# Teaching to play dead



## dgray (Feb 24, 2012)

Hey guys! Bella graduates puppy class in two weeks and we have to do a cool trick in order to graduate lol. I wanted to teach her to play dead, and I'm not sure I'm teaching it right. This is how I've been doing it : I point my "gun" (fingers) at her and yell Bang! Then I make her do a down and then lay on her side. We have been practicing for two days and she's not really catching on.. Lol how did you all teach it to your dogs? 


Sent from my iPhone using PG Free


----------



## WhiteSpirit (Sep 17, 2012)

dgray said:


> Hey guys! Bella graduates puppy class in two weeks and we have to do a cool trick in order to graduate lol. I wanted to teach her to play dead, and I'm not sure I'm teaching it right. This is how I've been doing it : I point my "gun" (fingers) at her and yell Bang! Then I make her do a down and then lay on her side. We have been practicing for two days and she's not really catching on.. Lol how did you all teach it to your dogs?
> 
> 
> Sent from my iPhone using PG Free


Teach the motion then the word. Put her in a down then use a treat to lure her head into the position you want. Reward and repeat. After ten repetitions add the word in a calm voice as you reward. This will show her the action with the word. After a bit if you keep this up you can start to increase your volume.

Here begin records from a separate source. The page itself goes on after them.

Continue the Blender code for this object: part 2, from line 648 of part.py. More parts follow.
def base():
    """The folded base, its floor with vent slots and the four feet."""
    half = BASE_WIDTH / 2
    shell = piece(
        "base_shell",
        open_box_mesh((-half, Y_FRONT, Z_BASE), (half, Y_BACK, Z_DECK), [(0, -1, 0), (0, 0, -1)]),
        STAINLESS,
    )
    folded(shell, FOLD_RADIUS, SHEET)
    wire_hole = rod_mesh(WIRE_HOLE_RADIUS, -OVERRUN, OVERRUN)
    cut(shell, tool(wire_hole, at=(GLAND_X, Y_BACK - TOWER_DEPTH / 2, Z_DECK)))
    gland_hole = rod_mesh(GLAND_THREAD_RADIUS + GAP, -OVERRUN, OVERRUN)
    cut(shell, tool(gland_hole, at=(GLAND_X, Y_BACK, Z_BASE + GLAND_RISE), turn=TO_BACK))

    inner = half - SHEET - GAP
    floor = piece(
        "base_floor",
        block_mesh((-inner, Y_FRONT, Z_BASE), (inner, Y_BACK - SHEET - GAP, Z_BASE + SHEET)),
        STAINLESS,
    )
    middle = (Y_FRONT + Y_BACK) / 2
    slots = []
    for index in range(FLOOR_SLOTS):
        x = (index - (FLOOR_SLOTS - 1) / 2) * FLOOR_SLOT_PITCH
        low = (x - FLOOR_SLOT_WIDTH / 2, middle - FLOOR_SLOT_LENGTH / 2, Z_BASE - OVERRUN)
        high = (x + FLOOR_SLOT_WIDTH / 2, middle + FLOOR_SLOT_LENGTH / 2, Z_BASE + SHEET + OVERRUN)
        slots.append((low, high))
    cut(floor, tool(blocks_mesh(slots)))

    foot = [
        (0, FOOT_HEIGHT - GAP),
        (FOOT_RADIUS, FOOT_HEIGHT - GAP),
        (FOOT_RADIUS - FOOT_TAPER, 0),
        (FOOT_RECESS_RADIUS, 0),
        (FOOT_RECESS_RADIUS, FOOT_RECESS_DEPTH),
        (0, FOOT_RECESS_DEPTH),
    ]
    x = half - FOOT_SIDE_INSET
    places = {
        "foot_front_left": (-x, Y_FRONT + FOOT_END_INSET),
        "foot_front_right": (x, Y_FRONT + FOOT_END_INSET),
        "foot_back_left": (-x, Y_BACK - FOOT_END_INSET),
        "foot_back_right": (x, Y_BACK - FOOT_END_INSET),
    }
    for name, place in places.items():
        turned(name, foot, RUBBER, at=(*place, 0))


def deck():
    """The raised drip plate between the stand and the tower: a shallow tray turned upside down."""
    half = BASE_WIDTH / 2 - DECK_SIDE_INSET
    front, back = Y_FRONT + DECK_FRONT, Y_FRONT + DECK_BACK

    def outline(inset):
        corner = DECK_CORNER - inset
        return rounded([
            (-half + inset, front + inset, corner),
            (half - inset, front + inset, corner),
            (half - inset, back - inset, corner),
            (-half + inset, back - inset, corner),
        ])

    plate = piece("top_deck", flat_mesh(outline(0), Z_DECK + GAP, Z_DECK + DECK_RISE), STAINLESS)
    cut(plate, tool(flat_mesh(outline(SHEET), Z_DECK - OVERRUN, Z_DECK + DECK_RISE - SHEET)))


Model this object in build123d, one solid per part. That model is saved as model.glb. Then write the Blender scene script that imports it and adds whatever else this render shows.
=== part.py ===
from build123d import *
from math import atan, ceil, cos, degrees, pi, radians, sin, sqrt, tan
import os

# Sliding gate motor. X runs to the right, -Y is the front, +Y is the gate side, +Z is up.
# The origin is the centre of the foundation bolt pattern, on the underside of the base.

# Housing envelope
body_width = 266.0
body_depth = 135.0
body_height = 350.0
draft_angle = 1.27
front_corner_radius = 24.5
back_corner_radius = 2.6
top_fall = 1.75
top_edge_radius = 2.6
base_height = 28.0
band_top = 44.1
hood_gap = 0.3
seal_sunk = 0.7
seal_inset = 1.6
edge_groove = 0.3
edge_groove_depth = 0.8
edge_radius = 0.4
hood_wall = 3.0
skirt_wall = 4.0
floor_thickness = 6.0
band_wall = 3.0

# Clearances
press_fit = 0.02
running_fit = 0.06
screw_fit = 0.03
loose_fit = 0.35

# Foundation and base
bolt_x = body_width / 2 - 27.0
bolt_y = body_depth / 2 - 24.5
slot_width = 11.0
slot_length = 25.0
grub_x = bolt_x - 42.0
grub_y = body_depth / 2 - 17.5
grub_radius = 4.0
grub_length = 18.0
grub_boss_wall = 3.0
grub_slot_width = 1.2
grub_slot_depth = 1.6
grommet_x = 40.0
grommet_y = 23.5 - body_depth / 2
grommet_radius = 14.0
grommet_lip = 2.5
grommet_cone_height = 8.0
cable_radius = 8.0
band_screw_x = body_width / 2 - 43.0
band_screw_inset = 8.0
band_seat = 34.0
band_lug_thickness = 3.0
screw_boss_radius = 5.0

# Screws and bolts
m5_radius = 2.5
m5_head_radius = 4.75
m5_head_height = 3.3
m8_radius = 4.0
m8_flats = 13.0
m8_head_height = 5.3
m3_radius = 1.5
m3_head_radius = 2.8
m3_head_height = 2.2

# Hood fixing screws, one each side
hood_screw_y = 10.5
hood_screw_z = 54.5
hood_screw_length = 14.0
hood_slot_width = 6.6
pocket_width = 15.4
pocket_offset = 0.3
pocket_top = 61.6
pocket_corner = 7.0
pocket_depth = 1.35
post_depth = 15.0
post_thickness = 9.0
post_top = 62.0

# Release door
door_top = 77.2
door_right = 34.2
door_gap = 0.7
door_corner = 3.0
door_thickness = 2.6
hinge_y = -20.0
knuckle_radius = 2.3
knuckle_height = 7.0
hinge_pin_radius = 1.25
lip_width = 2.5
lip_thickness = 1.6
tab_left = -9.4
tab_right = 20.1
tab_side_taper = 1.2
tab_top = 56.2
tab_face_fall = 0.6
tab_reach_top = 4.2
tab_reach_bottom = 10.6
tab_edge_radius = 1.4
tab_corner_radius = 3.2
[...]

An easier one to teach if you want is Wave Bye Bye. That way she can literally wave away her classes. To teach Wave Bye Bye you have to first teach shake. I'm presuming because your in classes you have already done this. Just give the shake command but put your hand up like your getting a high five. When she puts her paw on your hand say "high five" and reward. Do this a few times until she is reliable. Than do it again but take your hand away right before she touches it. This takes timing. Say "bye and reward. After a couple of minutes you should have her waving bye bye even at a distance.


----------



## GSD2 (Jan 27, 2012)

That is a great trick to teach, however it takes a little longer than some tricks. I used this for my puppy class graduation and I think this may be the video I learned from. 





 
I got some very dramtic 'acting' because she would continue to throw her head around when we put it all together, like this dog does during the shaping part of her training (looking like she was shot in the side) then fall to her side. We had a lot of fun with it.


----------



## Meeka (Sep 24, 2012)

Here's a great YouTube video that shows you how to step by step. 




This trick is waaaaay too cute! Good luck 


Sent from my iPhone using PG Free


----------



## SarahMichelle (Apr 8, 2012)

I recently taught this trick to my foster. Love this trick for "new to learning" dogs since its fairly easy.

I take a treat in my hand and put my hand to the ground. Most dogs will then start pawing and biting to try and get the treat, just wait until the dog goes on its side then open your hand and give them a treat. The dogs I've taught it to usually go on their side pretty quick but if not you can treat for just putting their head on it side then building up on its side. After they understand that it going on their side that you want you can start adding the command for it and the hand motion. 

If they really aren't getting it you could put them in a down and gently push them on their side(if they will let you) and treat.


----------